-- Start of RECORDS TO USE --
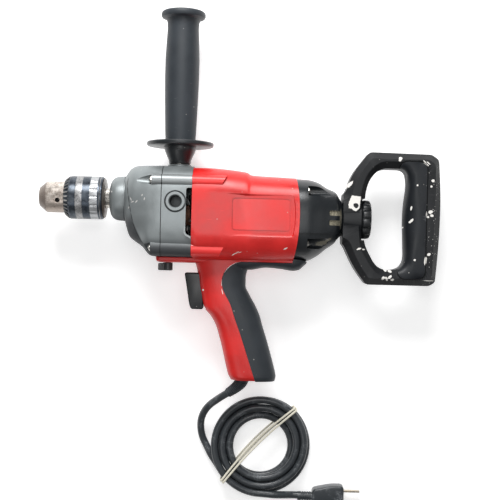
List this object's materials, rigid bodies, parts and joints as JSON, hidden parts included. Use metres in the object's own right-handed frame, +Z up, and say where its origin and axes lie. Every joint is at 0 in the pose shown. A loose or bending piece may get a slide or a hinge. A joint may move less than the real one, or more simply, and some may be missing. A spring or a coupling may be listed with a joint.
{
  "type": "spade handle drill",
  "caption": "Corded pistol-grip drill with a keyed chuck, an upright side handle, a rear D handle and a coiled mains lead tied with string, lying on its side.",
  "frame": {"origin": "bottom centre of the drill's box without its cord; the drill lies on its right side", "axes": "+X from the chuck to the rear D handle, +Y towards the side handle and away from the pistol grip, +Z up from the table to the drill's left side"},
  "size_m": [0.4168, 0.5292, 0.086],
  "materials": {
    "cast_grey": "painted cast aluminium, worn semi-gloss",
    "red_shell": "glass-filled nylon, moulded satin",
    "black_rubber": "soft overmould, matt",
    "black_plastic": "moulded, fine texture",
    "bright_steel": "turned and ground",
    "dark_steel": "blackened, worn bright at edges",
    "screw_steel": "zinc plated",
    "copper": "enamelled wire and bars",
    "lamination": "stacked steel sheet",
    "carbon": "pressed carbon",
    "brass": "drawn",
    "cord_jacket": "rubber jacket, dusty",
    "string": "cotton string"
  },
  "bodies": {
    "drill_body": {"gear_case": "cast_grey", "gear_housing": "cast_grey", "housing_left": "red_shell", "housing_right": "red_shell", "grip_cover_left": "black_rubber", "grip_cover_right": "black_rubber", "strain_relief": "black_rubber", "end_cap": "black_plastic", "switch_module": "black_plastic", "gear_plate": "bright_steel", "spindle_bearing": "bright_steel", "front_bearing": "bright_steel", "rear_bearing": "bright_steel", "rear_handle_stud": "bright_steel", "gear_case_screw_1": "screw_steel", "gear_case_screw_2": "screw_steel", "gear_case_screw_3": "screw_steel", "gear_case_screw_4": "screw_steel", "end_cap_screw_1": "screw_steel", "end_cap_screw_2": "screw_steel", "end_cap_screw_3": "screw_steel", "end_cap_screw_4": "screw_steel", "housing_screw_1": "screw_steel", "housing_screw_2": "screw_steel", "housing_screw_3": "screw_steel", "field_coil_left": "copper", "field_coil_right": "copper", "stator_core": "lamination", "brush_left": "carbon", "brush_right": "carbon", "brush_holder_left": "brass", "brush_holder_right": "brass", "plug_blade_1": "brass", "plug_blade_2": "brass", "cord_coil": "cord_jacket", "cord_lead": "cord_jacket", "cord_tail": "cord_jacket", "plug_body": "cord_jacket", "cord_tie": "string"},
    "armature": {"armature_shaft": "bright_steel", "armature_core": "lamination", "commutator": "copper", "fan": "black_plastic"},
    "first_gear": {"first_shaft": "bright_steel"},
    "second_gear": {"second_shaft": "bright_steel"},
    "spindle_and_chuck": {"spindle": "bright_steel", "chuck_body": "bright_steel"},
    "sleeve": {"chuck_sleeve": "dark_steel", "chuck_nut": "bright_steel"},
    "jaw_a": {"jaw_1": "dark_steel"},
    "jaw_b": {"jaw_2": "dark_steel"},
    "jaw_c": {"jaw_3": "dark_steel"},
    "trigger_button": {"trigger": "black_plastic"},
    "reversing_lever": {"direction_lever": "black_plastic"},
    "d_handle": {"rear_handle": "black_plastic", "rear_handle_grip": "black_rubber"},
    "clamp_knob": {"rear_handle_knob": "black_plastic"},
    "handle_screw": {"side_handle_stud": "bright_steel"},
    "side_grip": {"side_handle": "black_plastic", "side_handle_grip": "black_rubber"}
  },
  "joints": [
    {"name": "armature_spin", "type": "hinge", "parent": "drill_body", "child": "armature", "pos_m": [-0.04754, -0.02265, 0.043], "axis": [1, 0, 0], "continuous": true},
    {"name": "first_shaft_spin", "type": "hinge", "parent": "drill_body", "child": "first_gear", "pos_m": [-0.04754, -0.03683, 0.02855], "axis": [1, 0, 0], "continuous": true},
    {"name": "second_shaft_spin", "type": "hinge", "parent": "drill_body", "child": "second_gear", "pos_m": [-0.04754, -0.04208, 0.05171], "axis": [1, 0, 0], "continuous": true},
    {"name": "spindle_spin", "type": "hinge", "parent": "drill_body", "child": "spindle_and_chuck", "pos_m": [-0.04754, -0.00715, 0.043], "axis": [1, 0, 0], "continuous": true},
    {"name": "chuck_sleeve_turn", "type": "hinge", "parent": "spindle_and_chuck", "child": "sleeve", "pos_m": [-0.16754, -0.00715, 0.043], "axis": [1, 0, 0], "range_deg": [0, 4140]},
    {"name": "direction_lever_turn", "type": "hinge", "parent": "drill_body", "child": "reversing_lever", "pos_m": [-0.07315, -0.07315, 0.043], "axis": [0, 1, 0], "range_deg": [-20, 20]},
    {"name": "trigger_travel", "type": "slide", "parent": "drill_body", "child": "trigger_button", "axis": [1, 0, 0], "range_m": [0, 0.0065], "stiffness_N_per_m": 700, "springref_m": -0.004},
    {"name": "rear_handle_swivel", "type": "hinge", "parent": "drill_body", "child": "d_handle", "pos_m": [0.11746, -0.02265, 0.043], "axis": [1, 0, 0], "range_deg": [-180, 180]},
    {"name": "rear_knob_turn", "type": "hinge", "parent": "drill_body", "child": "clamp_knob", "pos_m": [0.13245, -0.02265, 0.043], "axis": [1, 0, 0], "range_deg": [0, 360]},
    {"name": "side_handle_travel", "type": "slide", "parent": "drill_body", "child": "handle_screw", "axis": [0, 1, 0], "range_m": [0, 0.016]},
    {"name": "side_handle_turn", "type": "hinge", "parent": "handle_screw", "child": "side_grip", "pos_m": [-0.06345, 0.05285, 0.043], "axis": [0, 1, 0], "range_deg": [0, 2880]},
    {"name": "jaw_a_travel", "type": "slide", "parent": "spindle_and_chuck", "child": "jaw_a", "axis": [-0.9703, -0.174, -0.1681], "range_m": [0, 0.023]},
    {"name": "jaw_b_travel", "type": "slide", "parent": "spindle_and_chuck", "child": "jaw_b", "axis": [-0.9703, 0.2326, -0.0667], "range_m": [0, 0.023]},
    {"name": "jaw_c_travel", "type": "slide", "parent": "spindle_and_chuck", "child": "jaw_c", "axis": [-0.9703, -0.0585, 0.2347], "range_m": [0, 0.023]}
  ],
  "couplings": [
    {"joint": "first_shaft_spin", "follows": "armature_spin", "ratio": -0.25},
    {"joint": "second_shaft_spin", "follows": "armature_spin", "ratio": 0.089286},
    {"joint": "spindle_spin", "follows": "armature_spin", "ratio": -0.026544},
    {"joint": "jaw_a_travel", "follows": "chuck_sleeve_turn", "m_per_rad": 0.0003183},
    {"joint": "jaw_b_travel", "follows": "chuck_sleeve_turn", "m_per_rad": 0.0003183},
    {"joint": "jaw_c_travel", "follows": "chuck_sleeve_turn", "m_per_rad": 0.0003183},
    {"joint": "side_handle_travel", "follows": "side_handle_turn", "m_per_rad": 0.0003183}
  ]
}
-- End of RECORDS TO USE --
-- Start of RECORDS TO USE --
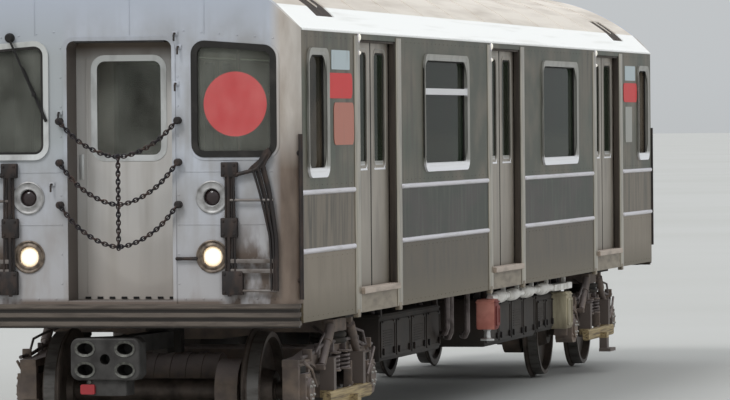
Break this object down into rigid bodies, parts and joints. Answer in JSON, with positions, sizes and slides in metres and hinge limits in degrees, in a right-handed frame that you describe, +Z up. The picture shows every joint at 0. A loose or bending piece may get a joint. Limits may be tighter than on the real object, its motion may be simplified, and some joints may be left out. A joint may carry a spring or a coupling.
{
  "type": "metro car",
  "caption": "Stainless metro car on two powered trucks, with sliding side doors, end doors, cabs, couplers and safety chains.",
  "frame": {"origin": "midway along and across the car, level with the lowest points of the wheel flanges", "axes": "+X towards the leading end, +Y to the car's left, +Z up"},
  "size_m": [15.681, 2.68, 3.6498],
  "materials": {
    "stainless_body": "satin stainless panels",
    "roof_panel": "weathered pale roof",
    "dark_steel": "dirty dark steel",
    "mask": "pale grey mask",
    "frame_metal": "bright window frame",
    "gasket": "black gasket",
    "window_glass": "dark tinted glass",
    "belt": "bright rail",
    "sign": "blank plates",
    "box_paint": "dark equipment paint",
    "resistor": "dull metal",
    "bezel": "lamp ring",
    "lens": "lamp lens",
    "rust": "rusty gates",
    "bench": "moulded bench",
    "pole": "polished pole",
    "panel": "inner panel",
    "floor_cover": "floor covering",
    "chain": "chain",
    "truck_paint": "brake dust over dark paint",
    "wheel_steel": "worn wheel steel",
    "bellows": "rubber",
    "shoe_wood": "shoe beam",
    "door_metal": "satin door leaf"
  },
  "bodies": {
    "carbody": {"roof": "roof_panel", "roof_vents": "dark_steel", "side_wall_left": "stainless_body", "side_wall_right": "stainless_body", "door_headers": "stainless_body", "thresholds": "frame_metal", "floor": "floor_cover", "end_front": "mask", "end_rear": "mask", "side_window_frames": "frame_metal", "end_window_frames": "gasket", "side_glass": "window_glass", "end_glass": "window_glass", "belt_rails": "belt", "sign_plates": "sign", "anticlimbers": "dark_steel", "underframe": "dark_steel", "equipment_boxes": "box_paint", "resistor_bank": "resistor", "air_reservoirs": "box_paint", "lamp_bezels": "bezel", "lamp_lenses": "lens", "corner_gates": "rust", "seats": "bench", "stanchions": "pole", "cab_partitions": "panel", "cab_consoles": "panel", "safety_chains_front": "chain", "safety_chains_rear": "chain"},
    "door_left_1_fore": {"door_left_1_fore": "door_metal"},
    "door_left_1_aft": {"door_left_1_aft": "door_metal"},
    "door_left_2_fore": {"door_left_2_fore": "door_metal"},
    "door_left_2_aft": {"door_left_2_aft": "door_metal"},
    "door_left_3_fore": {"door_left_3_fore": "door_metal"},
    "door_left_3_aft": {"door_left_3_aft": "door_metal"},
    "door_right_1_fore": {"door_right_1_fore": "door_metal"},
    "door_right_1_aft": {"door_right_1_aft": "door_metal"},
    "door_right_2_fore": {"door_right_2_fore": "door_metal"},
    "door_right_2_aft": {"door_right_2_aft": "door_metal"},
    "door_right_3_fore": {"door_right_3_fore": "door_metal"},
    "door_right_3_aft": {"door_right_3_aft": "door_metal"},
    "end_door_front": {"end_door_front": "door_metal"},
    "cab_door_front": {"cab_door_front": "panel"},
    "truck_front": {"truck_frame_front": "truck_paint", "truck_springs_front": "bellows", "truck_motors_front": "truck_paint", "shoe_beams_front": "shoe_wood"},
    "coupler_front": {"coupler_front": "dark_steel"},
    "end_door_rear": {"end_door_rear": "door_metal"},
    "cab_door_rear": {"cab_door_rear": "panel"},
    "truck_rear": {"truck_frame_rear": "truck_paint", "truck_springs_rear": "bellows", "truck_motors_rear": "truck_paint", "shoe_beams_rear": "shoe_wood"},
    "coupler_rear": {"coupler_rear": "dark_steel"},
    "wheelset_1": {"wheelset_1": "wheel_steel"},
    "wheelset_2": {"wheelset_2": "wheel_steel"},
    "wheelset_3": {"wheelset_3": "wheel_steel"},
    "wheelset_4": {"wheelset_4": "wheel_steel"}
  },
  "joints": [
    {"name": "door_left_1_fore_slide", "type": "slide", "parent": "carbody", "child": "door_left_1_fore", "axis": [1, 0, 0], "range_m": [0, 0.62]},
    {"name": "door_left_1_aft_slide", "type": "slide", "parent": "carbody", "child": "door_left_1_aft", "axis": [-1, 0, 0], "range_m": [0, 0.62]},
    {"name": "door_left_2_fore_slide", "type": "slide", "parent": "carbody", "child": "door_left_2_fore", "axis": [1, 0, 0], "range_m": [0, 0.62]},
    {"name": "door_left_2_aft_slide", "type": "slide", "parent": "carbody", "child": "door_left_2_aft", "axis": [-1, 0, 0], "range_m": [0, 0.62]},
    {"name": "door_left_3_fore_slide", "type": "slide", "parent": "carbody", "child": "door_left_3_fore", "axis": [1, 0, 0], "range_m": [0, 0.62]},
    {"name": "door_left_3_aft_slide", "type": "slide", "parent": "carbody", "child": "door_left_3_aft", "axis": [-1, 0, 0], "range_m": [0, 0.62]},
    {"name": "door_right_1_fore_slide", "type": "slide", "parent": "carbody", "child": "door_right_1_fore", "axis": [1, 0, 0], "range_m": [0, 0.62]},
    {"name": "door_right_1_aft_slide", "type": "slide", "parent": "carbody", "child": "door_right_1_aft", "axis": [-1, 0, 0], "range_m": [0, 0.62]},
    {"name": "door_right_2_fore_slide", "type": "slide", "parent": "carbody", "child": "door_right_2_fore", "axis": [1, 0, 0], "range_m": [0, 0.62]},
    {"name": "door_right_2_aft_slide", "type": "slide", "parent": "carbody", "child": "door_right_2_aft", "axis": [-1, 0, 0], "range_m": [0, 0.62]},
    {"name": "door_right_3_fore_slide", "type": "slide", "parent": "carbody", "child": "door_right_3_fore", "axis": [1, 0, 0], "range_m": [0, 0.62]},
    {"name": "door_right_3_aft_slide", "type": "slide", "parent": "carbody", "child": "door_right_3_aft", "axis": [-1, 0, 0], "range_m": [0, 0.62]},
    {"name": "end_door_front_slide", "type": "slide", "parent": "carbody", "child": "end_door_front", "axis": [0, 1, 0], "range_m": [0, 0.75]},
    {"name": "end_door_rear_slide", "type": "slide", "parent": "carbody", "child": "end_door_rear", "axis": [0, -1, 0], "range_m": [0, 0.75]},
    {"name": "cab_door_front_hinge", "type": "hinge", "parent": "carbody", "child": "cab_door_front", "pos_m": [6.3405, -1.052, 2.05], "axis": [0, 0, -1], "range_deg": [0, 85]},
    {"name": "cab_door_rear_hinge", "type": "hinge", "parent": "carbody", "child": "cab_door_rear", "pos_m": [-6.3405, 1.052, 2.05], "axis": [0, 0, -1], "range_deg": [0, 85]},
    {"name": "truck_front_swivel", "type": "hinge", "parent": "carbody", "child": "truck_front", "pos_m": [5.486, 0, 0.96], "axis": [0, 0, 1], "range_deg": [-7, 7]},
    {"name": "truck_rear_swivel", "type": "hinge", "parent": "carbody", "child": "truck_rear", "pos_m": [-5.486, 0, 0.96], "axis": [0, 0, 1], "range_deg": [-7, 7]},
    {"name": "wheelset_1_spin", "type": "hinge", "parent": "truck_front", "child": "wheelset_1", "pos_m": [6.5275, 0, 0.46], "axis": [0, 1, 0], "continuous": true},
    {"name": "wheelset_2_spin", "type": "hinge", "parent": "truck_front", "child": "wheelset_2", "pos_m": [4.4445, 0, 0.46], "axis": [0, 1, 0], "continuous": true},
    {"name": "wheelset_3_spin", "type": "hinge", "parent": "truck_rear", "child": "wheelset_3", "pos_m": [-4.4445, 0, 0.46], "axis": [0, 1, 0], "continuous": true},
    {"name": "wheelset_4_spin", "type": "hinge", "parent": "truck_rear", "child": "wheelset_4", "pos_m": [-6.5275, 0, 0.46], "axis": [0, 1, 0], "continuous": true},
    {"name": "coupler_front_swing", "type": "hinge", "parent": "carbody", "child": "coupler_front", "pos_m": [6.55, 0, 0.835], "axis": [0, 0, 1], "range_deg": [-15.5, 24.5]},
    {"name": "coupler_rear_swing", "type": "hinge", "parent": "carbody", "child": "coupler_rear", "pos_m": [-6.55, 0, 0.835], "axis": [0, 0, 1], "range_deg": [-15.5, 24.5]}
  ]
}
-- End of RECORDS TO USE --
-- Start of RECORDS TO USE --
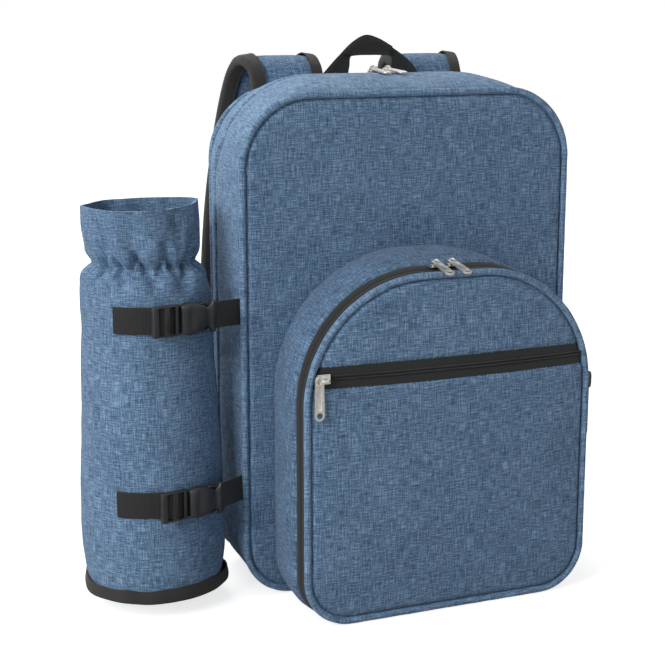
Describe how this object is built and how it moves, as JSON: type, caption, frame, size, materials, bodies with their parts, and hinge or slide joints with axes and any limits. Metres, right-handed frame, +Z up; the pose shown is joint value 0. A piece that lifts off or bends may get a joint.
-- End of RECORDS TO USE --
DIRECTIVE →
Read the data above. Pull out each line in which the string "handed" appears.

SOLVED EXERCISE →
List this object's materials, rigid bodies, parts and joints as JSON, hidden parts included. Use metres in the object's own right-handed frame, +Z up, and say where its origin and axes lie. Every joint is at 0 in the pose shown. A loose or bending piece may get a slide or a hinge. A joint may move less than the real one, or more simply, and some may be missing. A spring or a coupling may be listed with a joint.
Break this object down into rigid bodies, parts and joints. Answer in JSON, with positions, sizes and slides in metres and hinge limits in degrees, in a right-handed frame that you describe, +Z up. The picture shows every joint at 0. A loose or bending piece may get a joint. Limits may be tighter than on the real object, its motion may be simplified, and some joints may be left out. A joint may carry a spring or a coupling.
Describe how this object is built and how it moves, as JSON: type, caption, frame, size, materials, bodies with their parts, and hinge or slide joints with axes and any limits. Metres, right-handed frame, +Z up; the pose shown is joint value 0. A piece that lifts off or bends may get a joint.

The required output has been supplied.